Data items
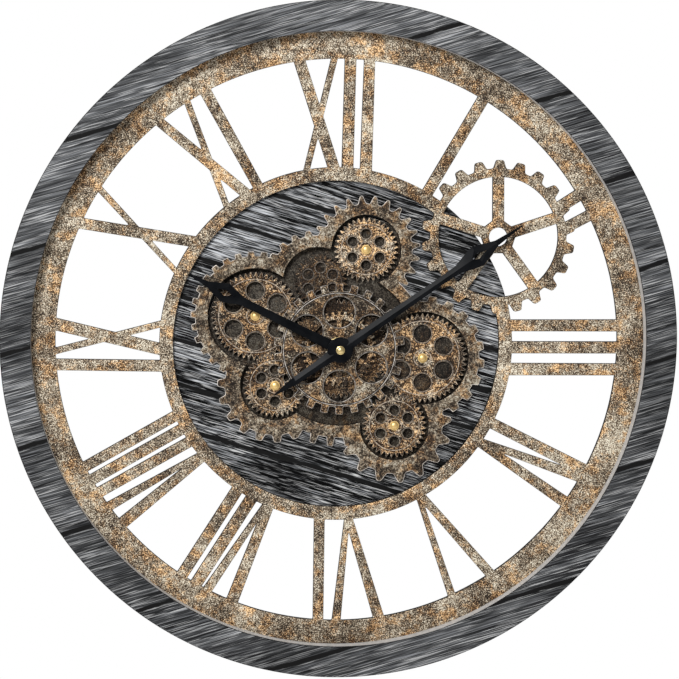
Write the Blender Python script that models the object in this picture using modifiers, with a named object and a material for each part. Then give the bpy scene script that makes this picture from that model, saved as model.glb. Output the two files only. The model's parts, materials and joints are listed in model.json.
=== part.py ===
"""Skeleton wall clock, 600 mm across, with a train of turning gears in the middle.

Every piece is drawn in the clock's own face axes: x to the right, y up, and depth out from the wall towards
the viewer. The empty "clock_axes" stands those axes up in the world, where +Z is up and the dial faces -Y.
Sizes are millimetres and bearings are degrees clockwise from twelve o'clock, unless a name says otherwise.
"""

import math

import bmesh
import bpy
from mathutils import Vector
from mathutils.geometry import delaunay_2d_cdt

MM = 0.001
GAP = 0.3

# Depths from the wall
TUB_FRONT = 35.7
BACKBOARD = (36.0, 41.0)
FRAME = (41.3, 46.3)
GEAR_PLATE = (41.3, 44.3)
MODULE_BASE = (32.4, 35.4)
RIM_BACK = 35.7
RIM_FRONT = 63.3
SUN_LAYER = (36.2, 39.2)
SATELLITE_LAYER = (39.8, 42.8)
SECOND_LAYER = (40.2, 43.2)
CENTRE_LAYER = (44.9, 47.0)
CENTRE_LIP = (46.5, 48.0)
HOUR_HAND = (52.0, 54.2)
MINUTE_HAND = (56.0, 58.2)

# Case. The hands turn a little below the rim's middle, so the rim, the numeral frame's outer ring and its
# inner ring each have their own centre, measured from the hands' axis
RIM_AT = (-0.6, 9.1)
OUTER_RING_AT = (-1.5, 7.4)
INNER_RING_AT = (-2.7, 4.5)
RIM_RADIUS = 300.0
RIM_OPENING = 272.5
RIM_SHELL = 2.0
FRAME_RADIUS = 285.5
REBATE_RADIUS = 288.0
OUTER_RING_INSIDE = 250.0
INNER_RING_OUTSIDE = 157.0
INNER_RING_INSIDE = 145.0
FOOT_RADIUS = 151.0
STROKE_INNER = 161.6
STROKE_OUTER = 245.4
TUB_RADIUS = 124.0
TUB_WALL = 3.0
TUB_FLANGE = 136.0

# The openwork gear that is part of the numeral frame
OPEN_GEAR_AT = (141.6, 99.3)
OPEN_GEAR_TIP = 68.5
OPEN_GEAR_ROOT = 61.0
OPEN_GEAR_RING = 53.4
OPEN_GEAR_TEETH = 22
OPEN_GEAR_FIRST = 1.2
OPEN_GEAR_SPOKE = 10.3
OPEN_GEAR_HUB = 14.5
OPEN_GEAR_FLARE = 3.5
OPEN_GEAR_BORE = 8.3

# Roman numerals: bearings of each stroke's two edges, at its inner end and then at its outer end
NUMERALS = {
    "XII": [
        (-3.3, 0.5, -8.8, -6.4),
        (-10.0, -7.9, -1.7, -0.3),
        (1.7, 5.4, 1.4, 3.8),
        (7.5, 11.3, 5.4, 7.7),
    ],
    "I": [(29.3, 32.9, 29.9, 32.3)],
    "II": [(57.4, 60.5, 57.8, 60.3), (62.1, 65.2, 62.6, 64.9)],
    "III": [(82.5, 86.2, 85.8, 88.3), (89.4, 93.2, 90.4, 92.9), (96.3, 100.2, 95.0, 97.5)],
    "IV": [(115.4, 118.9, 116.6, 119.1), (122.6, 124.8, 118.6, 120.8), (123.4, 126.1, 124.3, 126.7)],
    "V": [(149.0, 151.6, 145.9, 148.0), (151.1, 152.9, 154.9, 156.5)],
    "VI": [(174.1, 176.6, 170.5, 172.8), (175.8, 177.6, 179.2, 181.0), (183.6, 187.0, 182.9, 185.1)],
    "VII": [
        (200.9, 204.0, 200.8, 203.3),
        (203.2, 205.0, 206.5, 208.4),
        (207.0, 210.8, 208.9, 211.4),
        (212.3, 216.0, 212.4, 214.8),
    ],
    "VIII": [
        (228.4, 231.2, 228.6, 231.0),
        (230.6, 232.2, 233.1, 235.0),
        (234.9, 238.3, 236.5, 238.7),
        (239.5, 243.0, 239.5, 241.8),
        (244.2, 247.6, 242.6, 244.8),
    ],
    "IX": [(261.5, 265.2, 264.1, 266.5), (267.1, 271.0, 272.1, 274.7), (275.0, 277.2, 267.7, 269.1)],
    "X": [(302.9, 306.8, 293.9, 296.3), (294.4, 296.3, 301.7, 303.1)],
    "XI": [(326.6, 330.2, 320.1, 322.2), (321.1, 323.2, 326.9, 328.3), (331.9, 335.2, 330.9, 333.3)],
}

# The fixed plate round the gears: discs (place, tip, root, teeth, first tooth) with windows (place, radius)
PLATE_DISCS = [
    ((-74.5, 29.5), 57.6, 53.6, 30, 248.0),
    ((-18.9, 54.7), 51.2, 46.5, 24, 4.8),
    ((24.0, 88.0), 48.4, 41.2, 24, 9.8),
    ((74.3, -8.5), 55.8, 51.0, 21, 78.3),
    ((49.5, -68.9), 51.3, 43.0, 16, 151.3),
    ((-57.1, -32.0), 51.5, 44.9, 19, 234.5),
]
PLATE_RING = ((0.0, 0.0), 87.3, 79.4, 34, 185.4)
PLATE_WINDOWS = [
    ((-74.5, 29.5), 42.1),
    ((-57.1, -32.0), 30.7),
    ((0.0, 0.0), 67.9),
    ((49.3, -68.7), 30.4),
    ((74.3, -8.5), 40.9),
    ((24.0, 88.3), 30.7),
    ((-18.9, 59.2), 31.1),
]

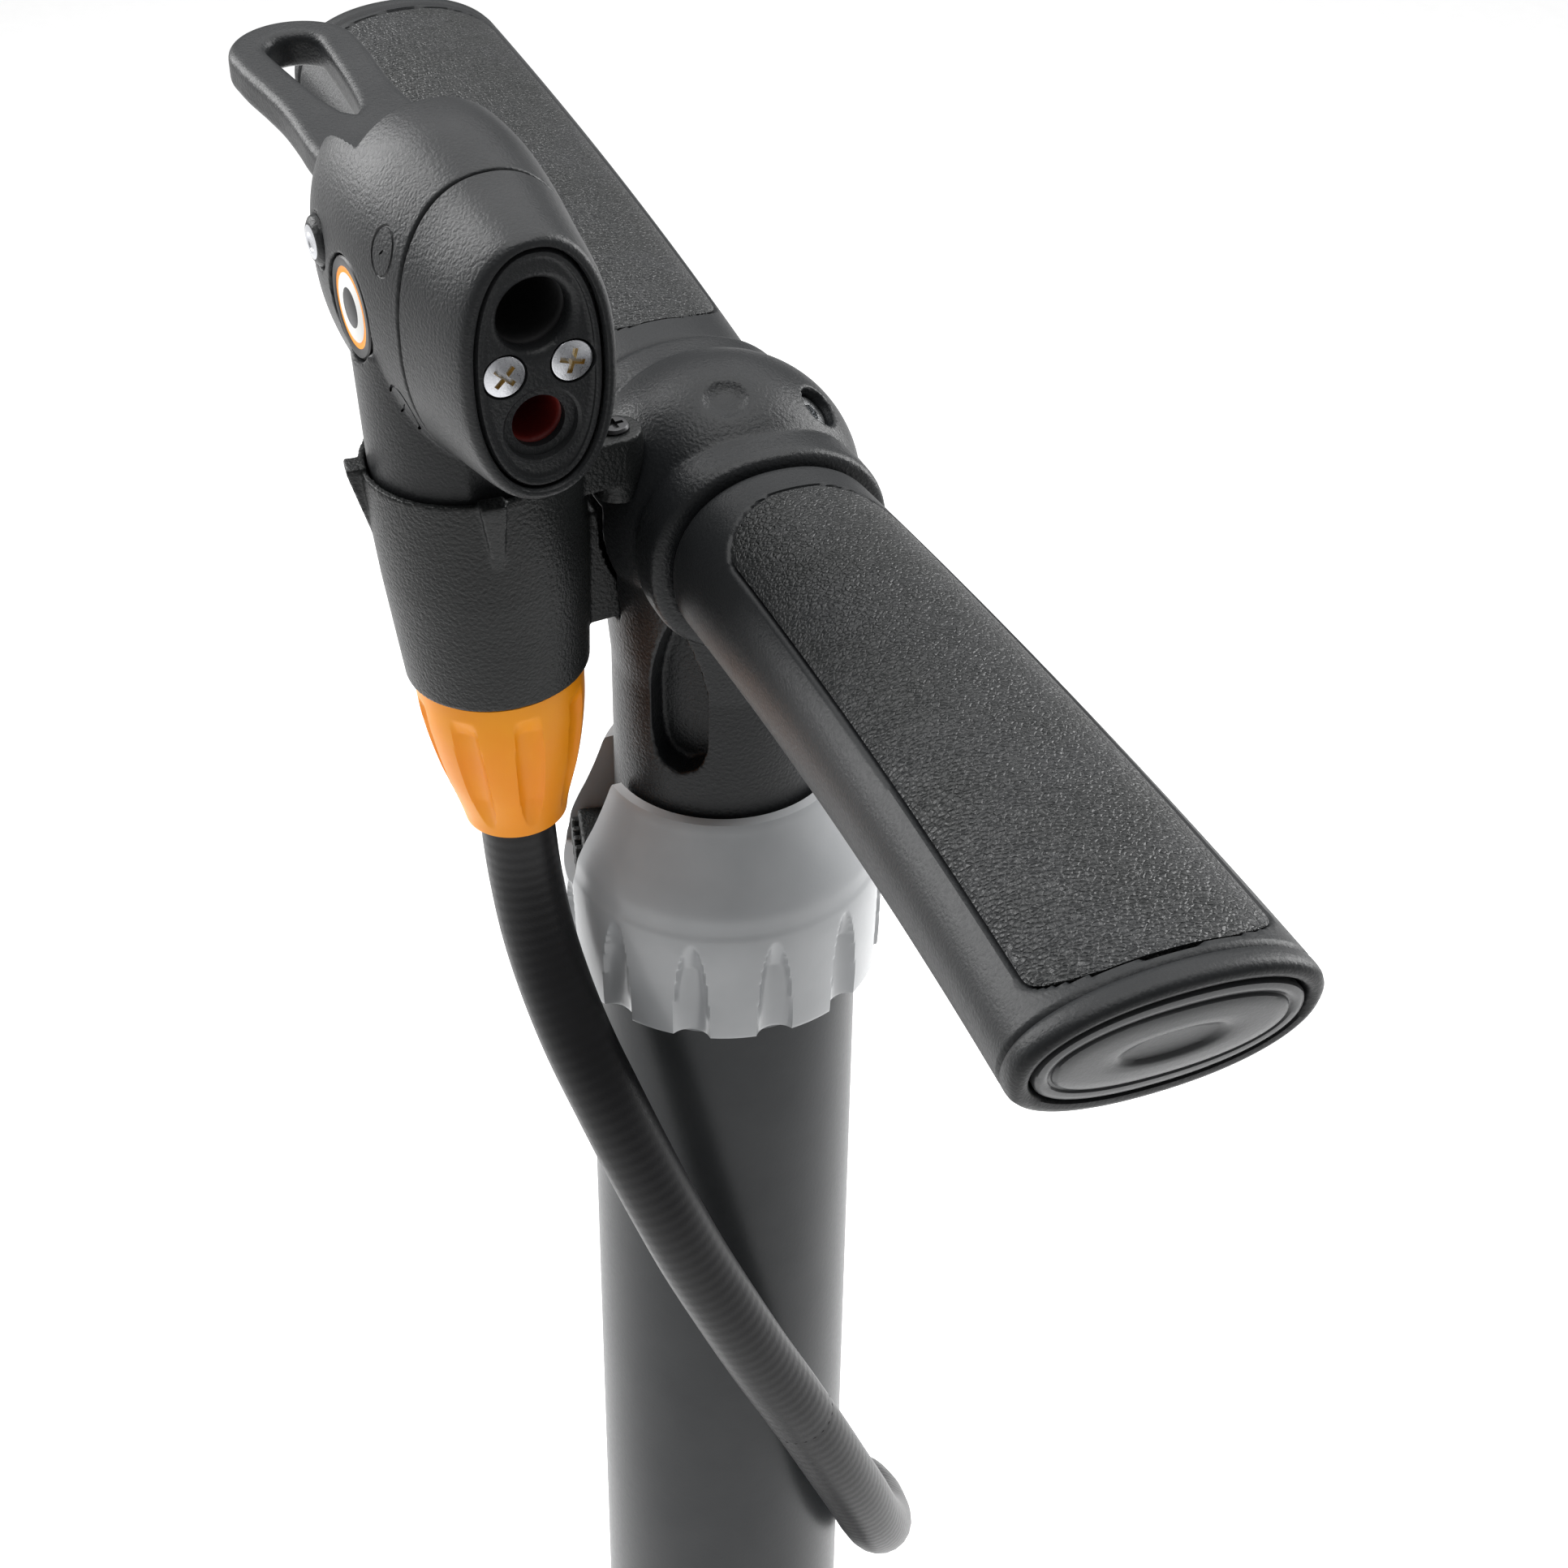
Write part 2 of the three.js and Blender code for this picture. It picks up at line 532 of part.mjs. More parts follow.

### Brief
Exactly reproduce every line found in the records.

### Answer for this exercise
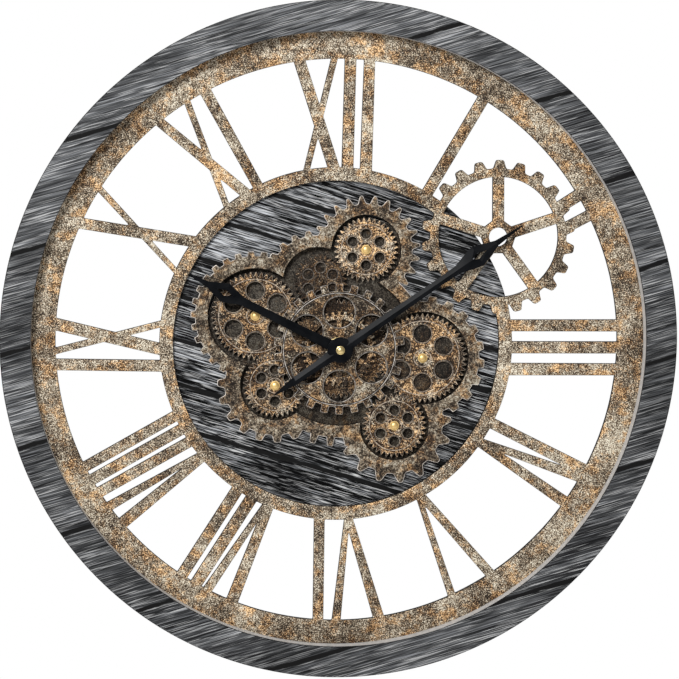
Write the Blender Python script that models the object in this picture using modifiers, with a named object and a material for each part. Then give the bpy scene script that makes this picture from that model, saved as model.glb. Output the two files only. The model's parts, materials and joints are listed in model.json.
=== part.py ===
"""Skeleton wall clock, 600 mm across, with a train of turning gears in the middle.

Every piece is drawn in the clock's own face axes: x to the right, y up, and depth out from the wall towards
the viewer. The empty "clock_axes" stands those axes up in the world, where +Z is up and the dial faces -Y.
Sizes are millimetres and bearings are degrees clockwise from twelve o'clock, unless a name says otherwise.
"""

import math

import bmesh
import bpy
from mathutils import Vector
from mathutils.geometry import delaunay_2d_cdt

MM = 0.001
GAP = 0.3

# Depths from the wall
TUB_FRONT = 35.7
BACKBOARD = (36.0, 41.0)
FRAME = (41.3, 46.3)
GEAR_PLATE = (41.3, 44.3)
MODULE_BASE = (32.4, 35.4)
RIM_BACK = 35.7
RIM_FRONT = 63.3
SUN_LAYER = (36.2, 39.2)
SATELLITE_LAYER = (39.8, 42.8)
SECOND_LAYER = (40.2, 43.2)
CENTRE_LAYER = (44.9, 47.0)
CENTRE_LIP = (46.5, 48.0)
HOUR_HAND = (52.0, 54.2)
MINUTE_HAND = (56.0, 58.2)

# Case. The hands turn a little below the rim's middle, so the rim, the numeral frame's outer ring and its
# inner ring each have their own centre, measured from the hands' axis
RIM_AT = (-0.6, 9.1)
OUTER_RING_AT = (-1.5, 7.4)
INNER_RING_AT = (-2.7, 4.5)
RIM_RADIUS = 300.0
RIM_OPENING = 272.5
RIM_SHELL = 2.0
FRAME_RADIUS = 285.5
REBATE_RADIUS = 288.0
OUTER_RING_INSIDE = 250.0
INNER_RING_OUTSIDE = 157.0
INNER_RING_INSIDE = 145.0
FOOT_RADIUS = 151.0
STROKE_INNER = 161.6
STROKE_OUTER = 245.4
TUB_RADIUS = 124.0
TUB_WALL = 3.0
TUB_FLANGE = 136.0

# The openwork gear that is part of the numeral frame
OPEN_GEAR_AT = (141.6, 99.3)
OPEN_GEAR_TIP = 68.5
OPEN_GEAR_ROOT = 61.0
OPEN_GEAR_RING = 53.4
OPEN_GEAR_TEETH = 22
OPEN_GEAR_FIRST = 1.2
OPEN_GEAR_SPOKE = 10.3
OPEN_GEAR_HUB = 14.5
OPEN_GEAR_FLARE = 3.5
OPEN_GEAR_BORE = 8.3

# Roman numerals: bearings of each stroke's two edges, at its inner end and then at its outer end
NUMERALS = {
    "XII": [
        (-3.3, 0.5, -8.8, -6.4),
        (-10.0, -7.9, -1.7, -0.3),
        (1.7, 5.4, 1.4, 3.8),
        (7.5, 11.3, 5.4, 7.7),
    ],
    "I": [(29.3, 32.9, 29.9, 32.3)],
    "II": [(57.4, 60.5, 57.8, 60.3), (62.1, 65.2, 62.6, 64.9)],
    "III": [(82.5, 86.2, 85.8, 88.3), (89.4, 93.2, 90.4, 92.9), (96.3, 100.2, 95.0, 97.5)],
    "IV": [(115.4, 118.9, 116.6, 119.1), (122.6, 124.8, 118.6, 120.8), (123.4, 126.1, 124.3, 126.7)],
    "V": [(149.0, 151.6, 145.9, 148.0), (151.1, 152.9, 154.9, 156.5)],
    "VI": [(174.1, 176.6, 170.5, 172.8), (175.8, 177.6, 179.2, 181.0), (183.6, 187.0, 182.9, 185.1)],
    "VII": [
        (200.9, 204.0, 200.8, 203.3),
        (203.2, 205.0, 206.5, 208.4),
        (207.0, 210.8, 208.9, 211.4),
        (212.3, 216.0, 212.4, 214.8),
    ],
    "VIII": [
        (228.4, 231.2, 228.6, 231.0),
        (230.6, 232.2, 233.1, 235.0),
        (234.9, 238.3, 236.5, 238.7),
        (239.5, 243.0, 239.5, 241.8),
        (244.2, 247.6, 242.6, 244.8),
    ],
    "IX": [(261.5, 265.2, 264.1, 266.5), (267.1, 271.0, 272.1, 274.7), (275.0, 277.2, 267.7, 269.1)],
    "X": [(302.9, 306.8, 293.9, 296.3), (294.4, 296.3, 301.7, 303.1)],
    "XI": [(326.6, 330.2, 320.1, 322.2), (321.1, 323.2, 326.9, 328.3), (331.9, 335.2, 330.9, 333.3)],
}

# The fixed plate round the gears: discs (place, tip, root, teeth, first tooth) with windows (place, radius)
PLATE_DISCS = [
    ((-74.5, 29.5), 57.6, 53.6, 30, 248.0),
    ((-18.9, 54.7), 51.2, 46.5, 24, 4.8),
    ((24.0, 88.0), 48.4, 41.2, 24, 9.8),
    ((74.3, -8.5), 55.8, 51.0, 21, 78.3),
    ((49.5, -68.9), 51.3, 43.0, 16, 151.3),
    ((-57.1, -32.0), 51.5, 44.9, 19, 234.5),
]
PLATE_RING = ((0.0, 0.0), 87.3, 79.4, 34, 185.4)
PLATE_WINDOWS = [
    ((-74.5, 29.5), 42.1),
    ((-57.1, -32.0), 30.7),
    ((0.0, 0.0), 67.9),
    ((49.3, -68.7), 30.4),
    ((74.3, -8.5), 40.9),
    ((24.0, 88.3), 30.7),
    ((-18.9, 59.2), 31.1),
]

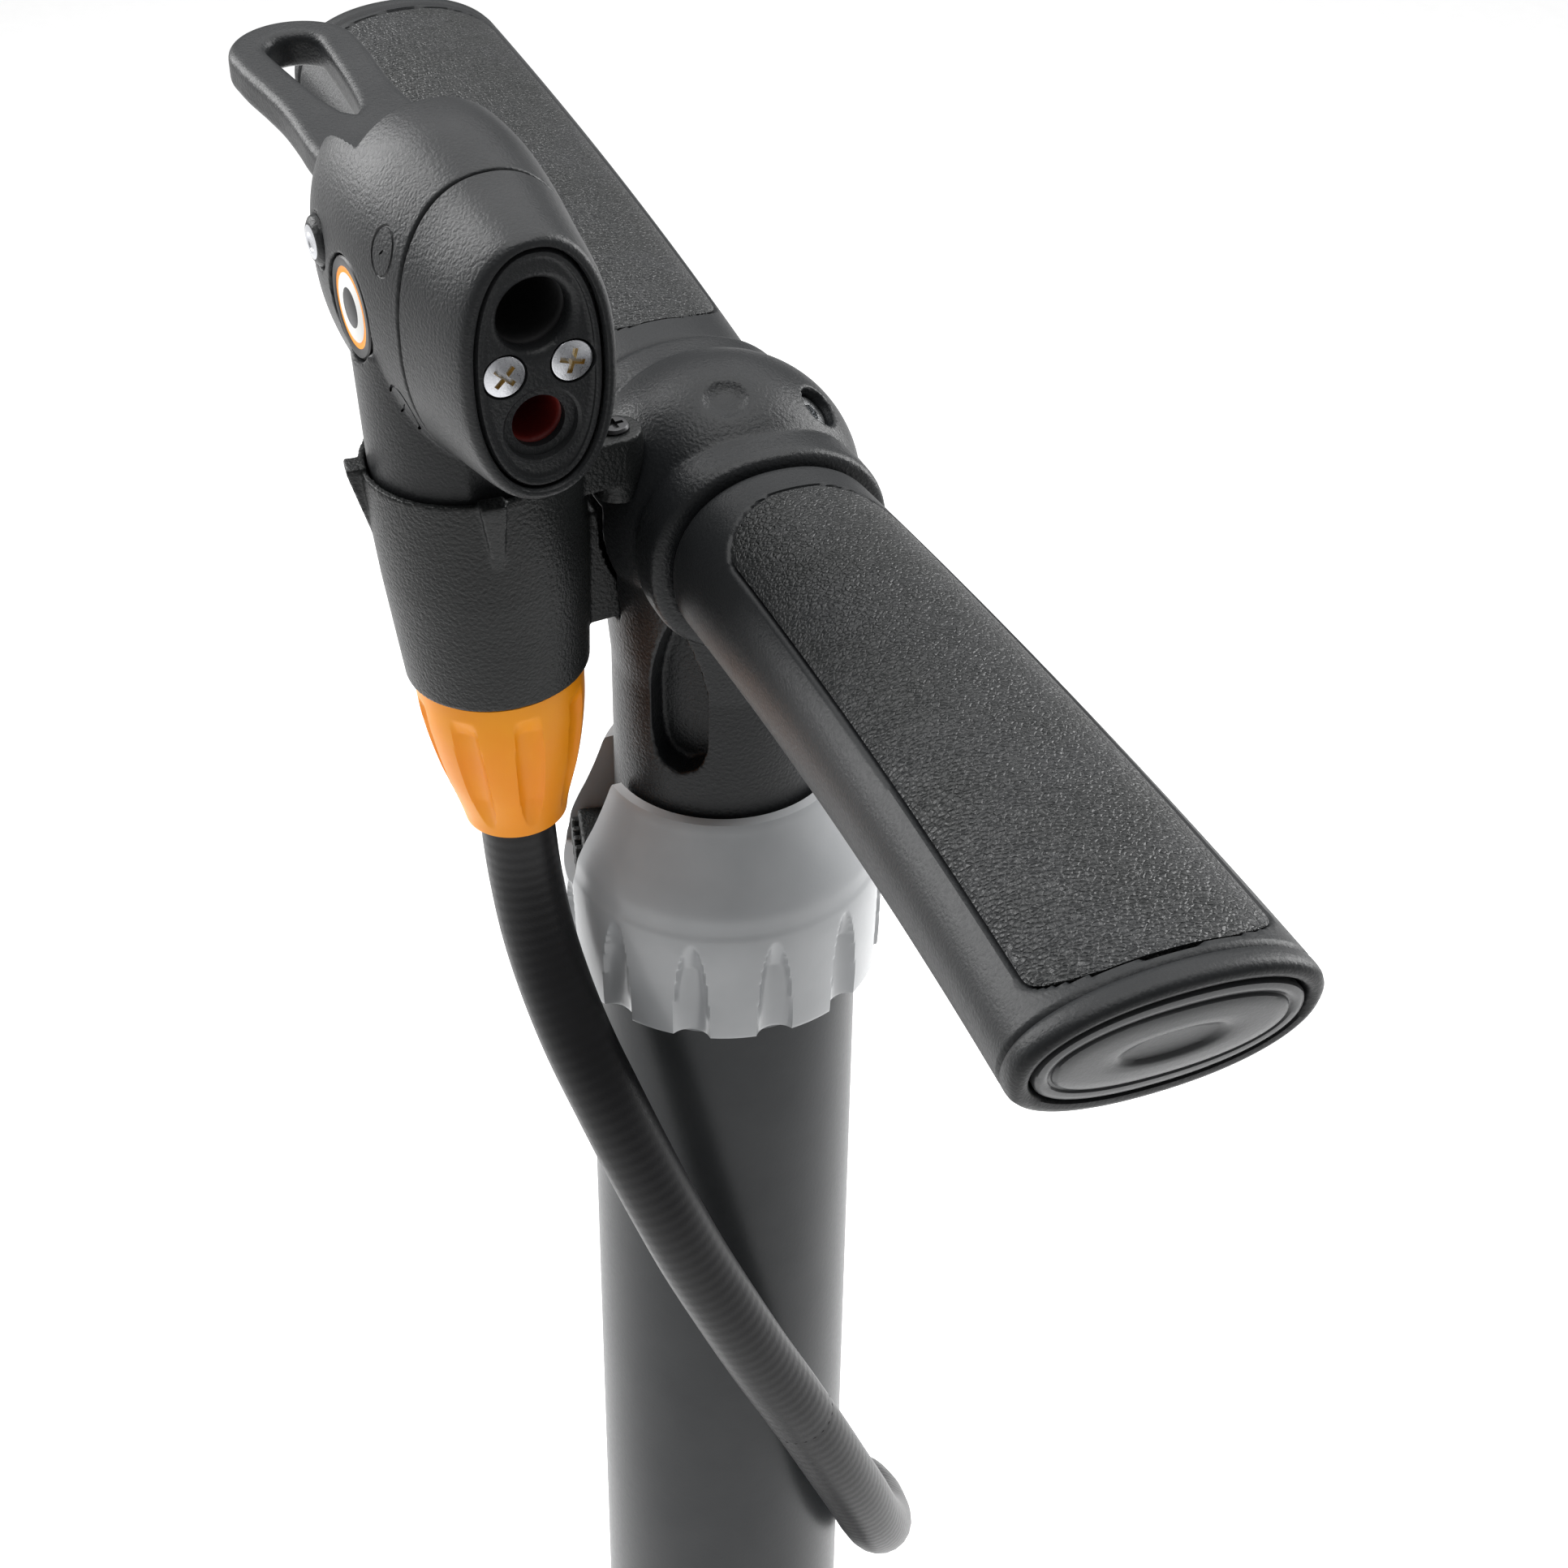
Write part 2 of the three.js and Blender code for this picture. It picks up at line 532 of part.mjs. More parts follow.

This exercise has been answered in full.